*Exercise:*
Write the data out again in full, with no departure from the original.

/---

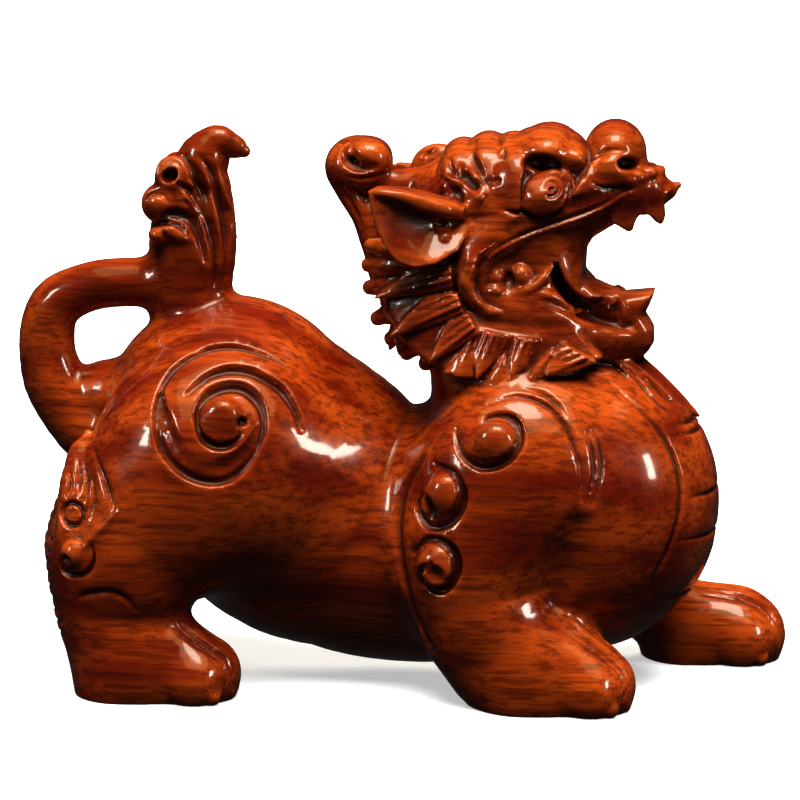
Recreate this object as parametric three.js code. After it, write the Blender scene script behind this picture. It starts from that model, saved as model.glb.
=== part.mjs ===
// A pixiu carved from one block of rosewood, in millimetres, +X ahead, +Y to its left, +Z up.
// The figure is worked out as a field of distances that its masses and cuts are blended into.
// That field is then turned into triangles, and thinned where the surface is plain.
import * as THREE from "three";
import { triTable } from "three/addons/objects/MarchingCubes.js";

// Driving sizes. HEIGHT is in millimetres, from the soles to the top of the nose.
const HEIGHT = 154;
const TRIANGLES = 9800;

// All that follows is in shares of the height, about a hundred of them.
const SOLE = 2; // level of the flat soles
const TOP = 98.6; // level of the top of the nose
const UNIT = HEIGHT / (TOP - SOLE);

// Pose: how far the left paws are ahead of and behind the right ones, and where the left ear sits
const FORE_STRIDE = 24;
const HIND_STRIDE = 9.5;
const FAR_EAR = [3, 0, 2.4];

// Carving
const GROOVE = 1.15; // radius of the round cut of a groove
const GROOVE_BLEND = 0.6; // how far its edges are rounded over
const TOE_GROOVE = 0.75; // radius of the cuts between the toes
const CURL_STEP = 14; // degrees between the points of a curl
const RUFF_CENTRE = [18.4, 75.1]; // x and z that the ruff's locks fan out from
const RUFF_LOCKS = 8; // in the front layer of the ruff, on each side
const NAPE_LOCKS = 5; // in each of the rows over the nape

// Field
const CELL = 0.9; // spacing of the grid
const FAR = 20; // the field's value far from the wood
const REACH = 4; // how far beyond its blend a form's distances are worked out
const STAND_OFF = 45; // how far off the wood a line starts before it is laid on
const PAW_STAND_OFF = 6; // the same for a line on a paw, which starts under the belly
const TOUCH = 0.02; // a line has met the wood at this distance
const FLAT = 0.25; // points this near the soles' level are on it

// Thinning
const MIDDLE_PULL = 0.001; // how far a joined point is drawn to the middle of its edge
const LENGTH_COST = 0.00002; // keeps long edges longest where the wood is plain
const LEAST_TURN = 0.3; // cosine of the most that a face may turn
const LEAST_HEIGHT = 0.06; // least height of a face, as a share of its longest edge

// Block of wood: the box that the field covers
const BLOCK_LOW = new THREE.Vector3(-70, -31, -4);
const BLOCK_HIGH = new THREE.Vector3(74, 31, 104);

const clamp = THREE.MathUtils.clamp;
const rad = THREE.MathUtils.degToRad;

// Fields

// A grid of distances to the surface, negative in the wood.
class Block {
  constructor(low, high, cell) {
    this.low = low;
    this.cell = cell;
    this.nx = Math.ceil((high.x - low.x) / cell) + 1;
    this.ny = Math.ceil((high.y - low.y) / cell) + 1;
    this.nz = Math.ceil((high.z - low.z) / cell) + 1;
    this.field = new Float32Array(this.nx * this.ny * this.nz).fill(FAR);
  }

  index(i, j, k) {
    return (k * this.ny + j) * this.nx + i;
  }

  // Replaces each value within reach of the form by change(value, distance to the form).
  visit(form, reach, change) {
    const { low, cell } = this;
    const first = (a, o) => Math.max(0, Math.floor((a - reach - o) / cell));
    const last = (b, o, n) => Math.min(n - 1, Math.ceil((b + reach - o) / cell));
    const i0 = first(form.box.min.x, low.x);
    const i1 = last(form.box.max.x, low.x, this.nx);
    const j0 = first(form.box.min.y, low.y);
    const j1 = last(form.box.max.y, low.y, this.ny);
    const k0 = first(form.box.min.z, low.z);
    const k1 = last(form.box.max.z, low.z, this.nz);
    for (let k = k0; k <= k1; k++)
      for (let j = j0; j <= j1; j++)
        for (let i = i0; i <= i1; i++) {
          const at = this.index(i, j, k);
          const d = form.distance(low.x + i * cell, low.y + j * cell, low.z + k * cell);
          this.field[at] = change(this.field[at], d);
        }
  }

  // Joins a form to the wood, with a fillet of about the blend's size.
  add(form, blend = 0, reach = blend + REACH) {
    this.visit(form, reach, (a, b) => smoothMin(a, b, blend));
  }

  // Cuts a form out of the wood.
  cut(form, blend = 0) {
    this.visit(form, blend + REACH, (a, b) => -smoothMin(-a, b, blend));
  }

  // The field between the grid's points.
  value(x, y, z) {
    const u = clamp((x - this.low.x) / this.cell, 0, this.nx - 1.001);
    const v = clamp((y - this.low.y) / this.cell, 0, this.ny - 1.001);
    const w = clamp((z - this.low.z) / this.cell, 0, this.nz - 1.001);
    const [i, j, k] = [Math.floor(u), Math.floor(v), Math.floor(w)];
    const [a, b, c] = [u - i, v - j, w - k];
    const row = (jj, kk) => {
      const at = this.index(i, jj, kk);
      return this.field[at] * (1 - a) + this.field[at + 1] * a;
    };
    const low = row(j, k) * (1 - b) + row(j + 1, k) * b;
    const high = row(j, k + 1) * (1 - b) + row(j + 1, k + 1) * b;
    return low * (1 - c) + high * c;
  }

  // Where a line that comes in along a direction first meets the wood.
  surface(from, direction, longest = 2 * STAND_OFF) {
    const p = from.clone();
    for (let gone = 0; gone < longest; ) {
      const d = this.value(p.x, p.y, p.z);
      if (d < TOUCH) return p;
      const step = clamp(d * 0.5, 0.05, 2);
      p.addScaledVector(direction, step);
      gone += step;
    }
    throw new Error("a carved line misses the wood");
  }
}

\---

*Finished answer:*
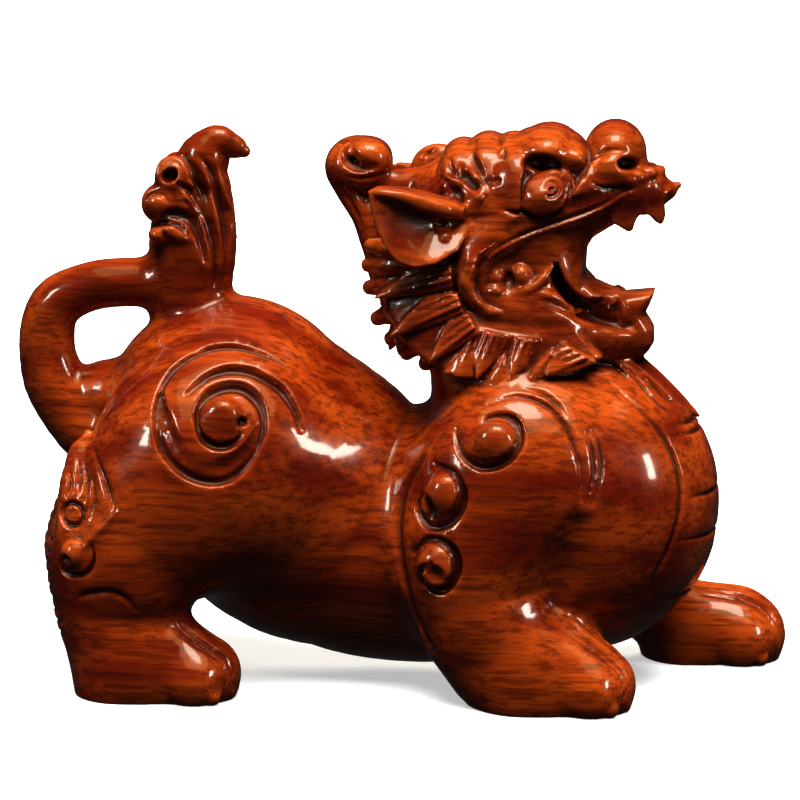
Recreate this object as parametric three.js code. After it, write the Blender scene script behind this picture. It starts from that model, saved as model.glb.
=== part.mjs ===
// A pixiu carved from one block of rosewood, in millimetres, +X ahead, +Y to its left, +Z up.
// The figure is worked out as a field of distances that its masses and cuts are blended into.
// That field is then turned into triangles, and thinned where the surface is plain.
import * as THREE from "three";
import { triTable } from "three/addons/objects/MarchingCubes.js";

// Driving sizes. HEIGHT is in millimetres, from the soles to the top of the nose.
const HEIGHT = 154;
const TRIANGLES = 9800;

// All that follows is in shares of the height, about a hundred of them.
const SOLE = 2; // level of the flat soles
const TOP = 98.6; // level of the top of the nose
const UNIT = HEIGHT / (TOP - SOLE);

// Pose: how far the left paws are ahead of and behind the right ones, and where the left ear sits
const FORE_STRIDE = 24;
const HIND_STRIDE = 9.5;
const FAR_EAR = [3, 0, 2.4];

// Carving
const GROOVE = 1.15; // radius of the round cut of a groove
const GROOVE_BLEND = 0.6; // how far its edges are rounded over
const TOE_GROOVE = 0.75; // radius of the cuts between the toes
const CURL_STEP = 14; // degrees between the points of a curl
const RUFF_CENTRE = [18.4, 75.1]; // x and z that the ruff's locks fan out from
const RUFF_LOCKS = 8; // in the front layer of the ruff, on each side
const NAPE_LOCKS = 5; // in each of the rows over the nape

// Field
const CELL = 0.9; // spacing of the grid
const FAR = 20; // the field's value far from the wood
const REACH = 4; // how far beyond its blend a form's distances are worked out
const STAND_OFF = 45; // how far off the wood a line starts before it is laid on
const PAW_STAND_OFF = 6; // the same for a line on a paw, which starts under the belly
const TOUCH = 0.02; // a line has met the wood at this distance
const FLAT = 0.25; // points this near the soles' level are on it

// Thinning
const MIDDLE_PULL = 0.001; // how far a joined point is drawn to the middle of its edge
const LENGTH_COST = 0.00002; // keeps long edges longest where the wood is plain
const LEAST_TURN = 0.3; // cosine of the most that a face may turn
const LEAST_HEIGHT = 0.06; // least height of a face, as a share of its longest edge

// Block of wood: the box that the field covers
const BLOCK_LOW = new THREE.Vector3(-70, -31, -4);
const BLOCK_HIGH = new THREE.Vector3(74, 31, 104);

const clamp = THREE.MathUtils.clamp;
const rad = THREE.MathUtils.degToRad;

// Fields

// A grid of distances to the surface, negative in the wood.
class Block {
  constructor(low, high, cell) {
    this.low = low;
    this.cell = cell;
    this.nx = Math.ceil((high.x - low.x) / cell) + 1;
    this.ny = Math.ceil((high.y - low.y) / cell) + 1;
    this.nz = Math.ceil((high.z - low.z) / cell) + 1;
    this.field = new Float32Array(this.nx * this.ny * this.nz).fill(FAR);
  }

  index(i, j, k) {
    return (k * this.ny + j) * this.nx + i;
  }

  // Replaces each value within reach of the form by change(value, distance to the form).
  visit(form, reach, change) {
    const { low, cell } = this;
    const first = (a, o) => Math.max(0, Math.floor((a - reach - o) / cell));
    const last = (b, o, n) => Math.min(n - 1, Math.ceil((b + reach - o) / cell));
    const i0 = first(form.box.min.x, low.x);
    const i1 = last(form.box.max.x, low.x, this.nx);
    const j0 = first(form.box.min.y, low.y);
    const j1 = last(form.box.max.y, low.y, this.ny);
    const k0 = first(form.box.min.z, low.z);
    const k1 = last(form.box.max.z, low.z, this.nz);
    for (let k = k0; k <= k1; k++)
      for (let j = j0; j <= j1; j++)
        for (let i = i0; i <= i1; i++) {
          const at = this.index(i, j, k);
          const d = form.distance(low.x + i * cell, low.y + j * cell, low.z + k * cell);
          this.field[at] = change(this.field[at], d);
        }
  }

  // Joins a form to the wood, with a fillet of about the blend's size.
  add(form, blend = 0, reach = blend + REACH) {
    this.visit(form, reach, (a, b) => smoothMin(a, b, blend));
  }

  // Cuts a form out of the wood.
  cut(form, blend = 0) {
    this.visit(form, blend + REACH, (a, b) => -smoothMin(-a, b, blend));
  }

  // The field between the grid's points.
  value(x, y, z) {
    const u = clamp((x - this.low.x) / this.cell, 0, this.nx - 1.001);
    const v = clamp((y - this.low.y) / this.cell, 0, this.ny - 1.001);
    const w = clamp((z - this.low.z) / this.cell, 0, this.nz - 1.001);
    const [i, j, k] = [Math.floor(u), Math.floor(v), Math.floor(w)];
    const [a, b, c] = [u - i, v - j, w - k];
    const row = (jj, kk) => {
      const at = this.index(i, jj, kk);
      return this.field[at] * (1 - a) + this.field[at + 1] * a;
    };
    const low = row(j, k) * (1 - b) + row(j + 1, k) * b;
    const high = row(j, k + 1) * (1 - b) + row(j + 1, k + 1) * b;
    return low * (1 - c) + high * c;
  }

  // Where a line that comes in along a direction first meets the wood.
  surface(from, direction, longest = 2 * STAND_OFF) {
    const p = from.clone();
    for (let gone = 0; gone < longest; ) {
      const d = this.value(p.x, p.y, p.z);
      if (d < TOUCH) return p;
      const step = clamp(d * 0.5, 0.05, 2);
      p.addScaledVector(direction, step);
      gone += step;
    }
    throw new Error("a carved line misses the wood");
  }
}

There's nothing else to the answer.